Jack Murray

Authorship, Game Design and Narrative Theory

Year: 2014

Keywords: , ,


University College Cork
(at time of presentation)

Personal profile:

Jack Murray is a third year PhD candidate currently studying full time in University College Cork. My research is in the field of game studies and is specifically concerned with game authorship. My research is supported by a grant from the Digital Arts and Humanities PhD program.

Publications include: “Auteurist Strategies in the Work of Hideo Kojima” – The Marginalised Mainstream: Literature, Culture and Society. Institute of English Studies, Senate House, London (2012).



See also:



Roger Ebert's assertion that 'Video games can never be art' and the controversy and argument that it prompted is a well documented moment in ongoing debate regarding the status of digital games as an art form. The article for which the above quotation serves as a title was published in 2010 but of greater interest to me is a quotation from an article five years earlier in which Ebert writes:

I [...] consider video games inherently inferior to film and literature. There is a structural reason for that: Video games by their nature require player choices, which is the opposite of the strategy of serious film and literature, which requires authorial control. [...] I believe the nature of the medium prevents it from moving beyond craftsmanship to the stature of art. (Ebert, 2005)

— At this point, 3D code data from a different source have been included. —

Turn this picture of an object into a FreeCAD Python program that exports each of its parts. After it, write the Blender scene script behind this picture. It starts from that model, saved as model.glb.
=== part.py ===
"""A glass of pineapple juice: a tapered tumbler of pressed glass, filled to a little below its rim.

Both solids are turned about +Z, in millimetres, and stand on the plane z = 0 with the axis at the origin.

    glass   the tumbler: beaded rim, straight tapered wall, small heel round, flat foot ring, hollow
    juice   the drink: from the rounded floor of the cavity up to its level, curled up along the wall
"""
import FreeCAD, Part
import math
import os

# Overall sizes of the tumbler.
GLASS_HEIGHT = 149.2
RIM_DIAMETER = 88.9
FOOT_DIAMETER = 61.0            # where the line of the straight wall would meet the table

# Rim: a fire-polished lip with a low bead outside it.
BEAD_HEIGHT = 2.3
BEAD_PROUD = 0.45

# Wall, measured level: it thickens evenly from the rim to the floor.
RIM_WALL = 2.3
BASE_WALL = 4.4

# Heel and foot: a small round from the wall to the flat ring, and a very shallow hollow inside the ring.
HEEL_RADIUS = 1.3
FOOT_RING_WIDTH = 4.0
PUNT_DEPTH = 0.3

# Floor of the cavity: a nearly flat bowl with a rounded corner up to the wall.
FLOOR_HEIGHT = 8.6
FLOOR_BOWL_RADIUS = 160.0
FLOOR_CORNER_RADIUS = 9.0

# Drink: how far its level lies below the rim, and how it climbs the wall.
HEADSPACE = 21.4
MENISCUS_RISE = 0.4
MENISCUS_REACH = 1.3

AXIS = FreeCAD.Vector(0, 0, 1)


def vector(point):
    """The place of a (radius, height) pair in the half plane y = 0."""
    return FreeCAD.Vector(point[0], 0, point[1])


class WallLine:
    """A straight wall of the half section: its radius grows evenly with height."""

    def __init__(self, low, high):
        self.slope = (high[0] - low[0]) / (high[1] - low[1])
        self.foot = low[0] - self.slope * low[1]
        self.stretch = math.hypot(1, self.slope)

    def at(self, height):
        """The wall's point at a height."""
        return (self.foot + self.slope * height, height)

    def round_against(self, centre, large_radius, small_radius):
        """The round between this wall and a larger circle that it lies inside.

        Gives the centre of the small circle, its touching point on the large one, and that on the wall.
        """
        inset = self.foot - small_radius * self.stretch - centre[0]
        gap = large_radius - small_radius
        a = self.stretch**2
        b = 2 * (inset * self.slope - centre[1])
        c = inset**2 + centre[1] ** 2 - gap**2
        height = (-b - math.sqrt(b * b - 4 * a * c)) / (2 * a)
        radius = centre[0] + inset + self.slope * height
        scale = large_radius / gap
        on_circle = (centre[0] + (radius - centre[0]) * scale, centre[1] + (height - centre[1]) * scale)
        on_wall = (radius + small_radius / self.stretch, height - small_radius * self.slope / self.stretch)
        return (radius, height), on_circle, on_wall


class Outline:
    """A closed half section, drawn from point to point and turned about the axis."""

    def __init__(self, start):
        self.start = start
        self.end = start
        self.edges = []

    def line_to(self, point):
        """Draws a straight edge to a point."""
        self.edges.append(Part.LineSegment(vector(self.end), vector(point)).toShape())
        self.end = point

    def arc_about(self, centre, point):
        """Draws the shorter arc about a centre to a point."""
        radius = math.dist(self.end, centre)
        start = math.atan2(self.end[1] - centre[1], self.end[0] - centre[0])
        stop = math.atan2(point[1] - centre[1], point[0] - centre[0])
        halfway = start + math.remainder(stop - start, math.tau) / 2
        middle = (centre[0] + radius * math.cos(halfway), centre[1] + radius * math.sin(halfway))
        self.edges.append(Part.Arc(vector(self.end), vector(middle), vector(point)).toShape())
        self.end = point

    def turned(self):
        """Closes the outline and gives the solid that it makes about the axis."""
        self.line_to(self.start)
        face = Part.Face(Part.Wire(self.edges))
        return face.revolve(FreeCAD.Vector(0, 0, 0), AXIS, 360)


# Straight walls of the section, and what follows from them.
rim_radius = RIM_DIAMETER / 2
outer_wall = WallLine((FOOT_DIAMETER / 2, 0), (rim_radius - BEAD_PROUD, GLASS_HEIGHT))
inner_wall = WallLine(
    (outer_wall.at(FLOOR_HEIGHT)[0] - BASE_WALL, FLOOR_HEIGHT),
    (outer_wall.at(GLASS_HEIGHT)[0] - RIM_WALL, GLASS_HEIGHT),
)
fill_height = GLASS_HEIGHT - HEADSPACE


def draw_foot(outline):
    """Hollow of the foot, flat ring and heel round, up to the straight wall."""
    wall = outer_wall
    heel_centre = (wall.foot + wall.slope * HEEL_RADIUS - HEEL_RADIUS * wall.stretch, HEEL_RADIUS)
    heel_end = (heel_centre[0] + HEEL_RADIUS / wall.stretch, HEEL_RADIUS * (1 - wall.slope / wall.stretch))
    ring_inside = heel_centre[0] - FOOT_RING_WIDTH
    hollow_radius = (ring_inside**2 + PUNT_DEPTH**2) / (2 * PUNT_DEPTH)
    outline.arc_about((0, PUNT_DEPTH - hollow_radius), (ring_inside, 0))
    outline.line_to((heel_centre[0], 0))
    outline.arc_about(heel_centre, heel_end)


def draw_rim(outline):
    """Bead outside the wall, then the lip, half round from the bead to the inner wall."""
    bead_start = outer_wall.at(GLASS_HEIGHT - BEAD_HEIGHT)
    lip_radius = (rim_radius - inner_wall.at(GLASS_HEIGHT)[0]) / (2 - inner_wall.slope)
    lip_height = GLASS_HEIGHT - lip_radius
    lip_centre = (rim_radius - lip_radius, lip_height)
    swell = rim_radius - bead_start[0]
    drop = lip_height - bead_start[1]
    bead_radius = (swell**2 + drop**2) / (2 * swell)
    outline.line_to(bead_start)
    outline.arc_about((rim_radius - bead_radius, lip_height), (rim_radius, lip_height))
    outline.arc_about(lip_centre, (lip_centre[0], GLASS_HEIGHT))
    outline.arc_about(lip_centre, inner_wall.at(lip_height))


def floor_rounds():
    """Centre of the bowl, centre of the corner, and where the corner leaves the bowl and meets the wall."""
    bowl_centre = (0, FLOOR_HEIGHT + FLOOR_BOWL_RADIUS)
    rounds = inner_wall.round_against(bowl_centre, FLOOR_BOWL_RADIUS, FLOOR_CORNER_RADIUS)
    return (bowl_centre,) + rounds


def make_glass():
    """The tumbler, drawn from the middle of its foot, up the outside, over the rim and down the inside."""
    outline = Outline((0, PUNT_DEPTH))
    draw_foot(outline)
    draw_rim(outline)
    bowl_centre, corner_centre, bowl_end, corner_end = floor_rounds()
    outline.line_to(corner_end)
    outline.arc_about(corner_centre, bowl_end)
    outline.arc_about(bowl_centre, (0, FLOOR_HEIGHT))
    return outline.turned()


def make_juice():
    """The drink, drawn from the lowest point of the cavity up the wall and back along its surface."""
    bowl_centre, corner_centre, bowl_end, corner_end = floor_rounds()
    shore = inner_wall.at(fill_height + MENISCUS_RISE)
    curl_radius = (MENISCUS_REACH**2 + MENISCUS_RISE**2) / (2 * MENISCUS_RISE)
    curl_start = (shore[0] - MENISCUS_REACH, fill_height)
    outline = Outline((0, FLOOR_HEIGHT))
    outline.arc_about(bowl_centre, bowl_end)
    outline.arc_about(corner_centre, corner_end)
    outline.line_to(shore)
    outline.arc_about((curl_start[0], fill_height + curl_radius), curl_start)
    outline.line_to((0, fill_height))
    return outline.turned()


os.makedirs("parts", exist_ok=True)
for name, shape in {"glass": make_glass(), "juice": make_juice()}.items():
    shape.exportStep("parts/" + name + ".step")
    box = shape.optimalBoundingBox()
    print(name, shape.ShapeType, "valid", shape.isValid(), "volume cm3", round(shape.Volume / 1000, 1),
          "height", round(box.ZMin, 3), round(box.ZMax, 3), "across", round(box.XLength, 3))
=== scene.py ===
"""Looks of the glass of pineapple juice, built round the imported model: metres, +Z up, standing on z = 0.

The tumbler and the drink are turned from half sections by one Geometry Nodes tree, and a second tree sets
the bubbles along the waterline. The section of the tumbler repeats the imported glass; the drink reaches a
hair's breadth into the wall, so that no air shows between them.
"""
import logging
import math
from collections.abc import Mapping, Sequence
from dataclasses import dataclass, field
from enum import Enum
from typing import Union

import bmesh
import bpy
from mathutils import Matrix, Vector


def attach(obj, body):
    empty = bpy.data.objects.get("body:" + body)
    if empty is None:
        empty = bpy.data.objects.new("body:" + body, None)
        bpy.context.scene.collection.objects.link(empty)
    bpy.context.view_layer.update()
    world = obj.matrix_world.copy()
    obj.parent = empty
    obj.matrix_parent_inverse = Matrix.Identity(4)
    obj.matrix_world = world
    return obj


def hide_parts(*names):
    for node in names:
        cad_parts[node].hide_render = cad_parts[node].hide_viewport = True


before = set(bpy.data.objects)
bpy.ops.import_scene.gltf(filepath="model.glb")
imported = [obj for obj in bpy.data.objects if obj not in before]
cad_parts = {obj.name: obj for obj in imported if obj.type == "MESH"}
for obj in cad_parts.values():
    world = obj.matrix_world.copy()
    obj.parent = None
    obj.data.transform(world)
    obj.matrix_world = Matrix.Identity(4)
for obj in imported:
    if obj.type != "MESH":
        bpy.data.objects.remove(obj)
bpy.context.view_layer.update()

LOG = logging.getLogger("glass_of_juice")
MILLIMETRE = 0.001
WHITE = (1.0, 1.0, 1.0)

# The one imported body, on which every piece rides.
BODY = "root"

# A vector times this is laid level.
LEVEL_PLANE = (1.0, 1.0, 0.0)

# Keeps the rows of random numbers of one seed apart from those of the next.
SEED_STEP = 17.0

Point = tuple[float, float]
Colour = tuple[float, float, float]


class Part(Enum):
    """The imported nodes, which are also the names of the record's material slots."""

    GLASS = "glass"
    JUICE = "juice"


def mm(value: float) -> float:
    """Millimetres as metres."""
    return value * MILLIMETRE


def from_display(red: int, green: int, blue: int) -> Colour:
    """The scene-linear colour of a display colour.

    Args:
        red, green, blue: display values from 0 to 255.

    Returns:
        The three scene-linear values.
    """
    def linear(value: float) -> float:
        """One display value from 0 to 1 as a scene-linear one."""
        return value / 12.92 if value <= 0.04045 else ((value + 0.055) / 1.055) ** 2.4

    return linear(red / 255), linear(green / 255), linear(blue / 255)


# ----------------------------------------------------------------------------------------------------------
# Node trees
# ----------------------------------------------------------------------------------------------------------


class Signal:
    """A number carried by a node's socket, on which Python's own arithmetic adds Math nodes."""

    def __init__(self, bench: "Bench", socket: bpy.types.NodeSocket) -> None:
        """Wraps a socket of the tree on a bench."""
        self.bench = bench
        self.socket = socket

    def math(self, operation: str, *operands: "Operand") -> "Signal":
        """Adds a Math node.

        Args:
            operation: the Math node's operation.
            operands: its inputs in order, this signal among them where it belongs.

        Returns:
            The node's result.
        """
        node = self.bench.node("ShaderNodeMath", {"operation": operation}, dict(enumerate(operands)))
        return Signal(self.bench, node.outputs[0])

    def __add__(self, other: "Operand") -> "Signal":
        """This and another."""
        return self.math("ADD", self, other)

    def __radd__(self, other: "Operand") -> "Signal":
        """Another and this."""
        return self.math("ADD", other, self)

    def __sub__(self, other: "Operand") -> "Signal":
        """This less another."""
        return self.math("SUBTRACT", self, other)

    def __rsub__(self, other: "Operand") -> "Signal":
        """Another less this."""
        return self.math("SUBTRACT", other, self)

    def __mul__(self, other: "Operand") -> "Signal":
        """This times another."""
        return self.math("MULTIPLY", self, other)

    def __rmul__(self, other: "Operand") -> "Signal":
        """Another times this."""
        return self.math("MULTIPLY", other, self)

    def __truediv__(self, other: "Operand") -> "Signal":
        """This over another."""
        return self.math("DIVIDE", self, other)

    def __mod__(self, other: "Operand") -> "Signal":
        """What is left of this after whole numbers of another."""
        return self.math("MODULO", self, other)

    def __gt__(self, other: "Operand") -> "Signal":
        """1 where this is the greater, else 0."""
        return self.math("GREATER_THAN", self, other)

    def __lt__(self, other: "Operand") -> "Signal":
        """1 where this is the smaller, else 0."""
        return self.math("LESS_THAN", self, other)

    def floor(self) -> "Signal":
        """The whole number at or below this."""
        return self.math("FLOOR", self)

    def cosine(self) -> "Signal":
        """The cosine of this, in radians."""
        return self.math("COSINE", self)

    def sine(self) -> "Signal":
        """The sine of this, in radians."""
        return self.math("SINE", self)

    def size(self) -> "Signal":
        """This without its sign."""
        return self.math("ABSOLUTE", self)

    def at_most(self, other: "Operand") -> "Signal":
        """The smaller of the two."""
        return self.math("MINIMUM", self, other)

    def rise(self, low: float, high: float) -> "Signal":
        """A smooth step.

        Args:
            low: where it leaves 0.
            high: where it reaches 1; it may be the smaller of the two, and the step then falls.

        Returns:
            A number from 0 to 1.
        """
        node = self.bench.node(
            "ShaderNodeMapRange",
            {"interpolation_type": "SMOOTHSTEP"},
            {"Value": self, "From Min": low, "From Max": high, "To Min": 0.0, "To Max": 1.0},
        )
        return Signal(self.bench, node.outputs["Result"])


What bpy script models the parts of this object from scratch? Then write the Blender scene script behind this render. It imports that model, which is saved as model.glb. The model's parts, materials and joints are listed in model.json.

Ebert's argument that the formal necessity for player choice makes games unsuited to the exercise of authorial control seems intuitive. Player agency seems to present a clear challenge to traditional authorial control. How can one claim a meaningful authority over something designed to facilitate play?

This paper will draw on film's Auteur theory as well post-structuralist theories of authorship in conjunction with game design and narrative theory in order to develop a more comprehensive model of game authorship. Where Ebert argues that the nature of the medium is anti-authorial, I intend to demonstrate that games are formally predisposed to favorable engagement with the network of concepts and ideas that surround the figure of the Author.